Must Libertarians Be Social Liberals?
Recently by David Gordon: What Is Libertarianism?
Matt Welch has been kind enough to respond to my review of his and Nick Gillespies recent book, but I think that he has not fully come to grips with the basic problem I tried to raise. It is common ground that libertarians reject the initiation of force and support private property and the market. My concern was that if one adds other requirements to this definition, then those who accept the non-aggression principle and the free market but do not meet these further requirements have been wrongly excluded from libertarianism by the extended definition.
A different example from the ones they discuss will illustrate my difficulty. At one time, atheists who expressed their views openly put their lives in danger. Nowadays, religious disbelief has become much more widespread; and in societies like the United States, atheists are free to say what they want. The fact that they are free from persecution is from a libertarian standpoint all to the good, but it does not follow from this that libertarians are required to view the spread of atheism as desirable.

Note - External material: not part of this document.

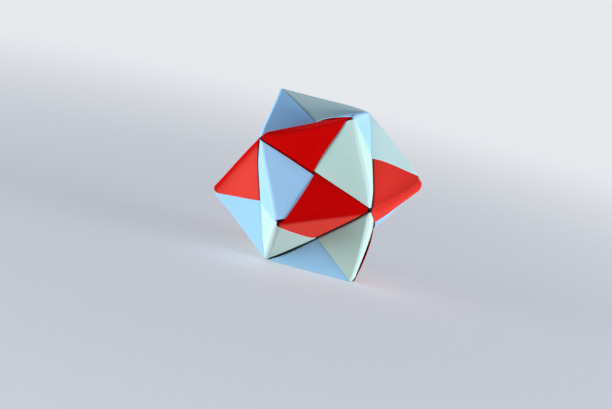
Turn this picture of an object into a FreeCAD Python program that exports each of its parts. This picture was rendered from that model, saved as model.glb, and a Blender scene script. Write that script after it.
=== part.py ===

I am glad to learn that Welch does not think that you have to like rock music to be a libertarian. I stand corrected: apparently what you have to like is that other people like rock music. You must also deplore those who fear that this style of music will have bad consequences.
Welch claims that on education, I have ignored his statement that the present system cannot be saved. If one refers to the pages he cites, though, one sees that what he and his co-author reject is the current system of educational uniformity. Where do they call for the total exclusion of government from education, even as an ideal? Again, in their definition of libertarianism, they require that one believe that the government is less efficient than the private sector. But someone could think this and still maintain that the government has a proper role to play in the economy, e.g., to remedy distributional inequities. If I am not mistaken, Ronald Dworkin holds just this combination of views; but he certainly is not usually taken to be a libertarian.
Welch wonders how Ron Paul can be excluded from the libertarian mainstream and mentions a number of articles in Reason about him. He does not see that the point at issue is the implications of the definition that he and Gillespie proffer. If this definition mandates that libertarians are social liberals, then to the extent Paul is not a social liberal, he fails to qualify. If Welch nevertheless considers him one, he has not thought through what his own definition entails.
It is surprising that he uses against me Murray Rothbards criticism of Hayeks Constitution of Liberty, because Hayek defended a fairly conservative view of the place of custom in morality. I fear that he would not altogether qualify as a social liberal, in Gillespie and Welchs sense; and to the extent that he does not, they could not count him a libertarian in good standing. It would not be a good reply to this to cite articles in Reason by themselves and others written in celebration of Hayek. The point once again is what their definition of libertarianism entails.
One last point. I think that Gillespie and Welch have a mistaken view of libertarianism; but it does not follow that I deny their libertarian credentials. That would depend on whether they meet the terms of my definition, a matter that their book leaves me unable fully to discern.